Je crains effectivement que Trump en profite pour aller encore plus loin. Depuis six mois, comme vous le savez, les États-Unis voient se mettre en place un régime semi-autoritaire : prérogatives du Congrès rognées au profit de la Maison-Blanche, la justice entre les mains du président, la Cour suprême qui valide la plupart des décisions de Trump depuis quelques mois, aucun juge fédéral ne peut s’opposer au niveau national à une décision présidentielle, une première historique dans l’histoire américaine, et j’en passe et j’en passe. Donc il est clair que cette administration peut se servir de ce qui vient de se passer pour aller plus loin.

Pour déployer la Garde nationale dans plus de villes. Pour envisager certaines restrictions de certaines associations, de certains groupes, de certains mouvements démocrates, de gauchistes dits antisémites, pro-palestiniens, ce que vous voulez. Peut-être moins de liberté associative dans certaines universités.

Comme vous le savez quand même, de nombreux départements, aujourd’hui dans la plupart des universités américaines, sont sous tutelle. Je ne parle même pas du fait qu’il soit aujourd’hui interdit d’enseigner certaines matières, comme la théorie du genre, la théorie critique de la race à Columbia University, comme dans la plupart des universités américaines. Mais on pourrait voir effectivement une répression très forte à l’encontre d’une certaine liberté d’expression. Dans tous les cas de figure, il est trop tôt pour savoir à cette heure-ci comment cette répression pourrait se dérouler. Mais quelque chose va se passer.

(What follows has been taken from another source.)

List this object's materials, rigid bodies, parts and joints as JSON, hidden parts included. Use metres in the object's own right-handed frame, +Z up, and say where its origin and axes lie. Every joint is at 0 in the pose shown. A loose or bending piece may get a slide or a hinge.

Les États-Unis sont quand même un pays ultraviolent. Le port d’arme est libre et nous sommes dans un pays qui s’est construit sur la guerre, sur le combat, sur le génocide amérindien, donc rien d’étonnant. Non, ce qui est vraiment triste aujourd’hui, c’est que, comme pour Donald Trump, c’est l’acte de terroristes, probablement de gauche, et cela va donc évidemment desservir la cause des démocrates et la cause de ceux qui luttent pour la liberté d’expression.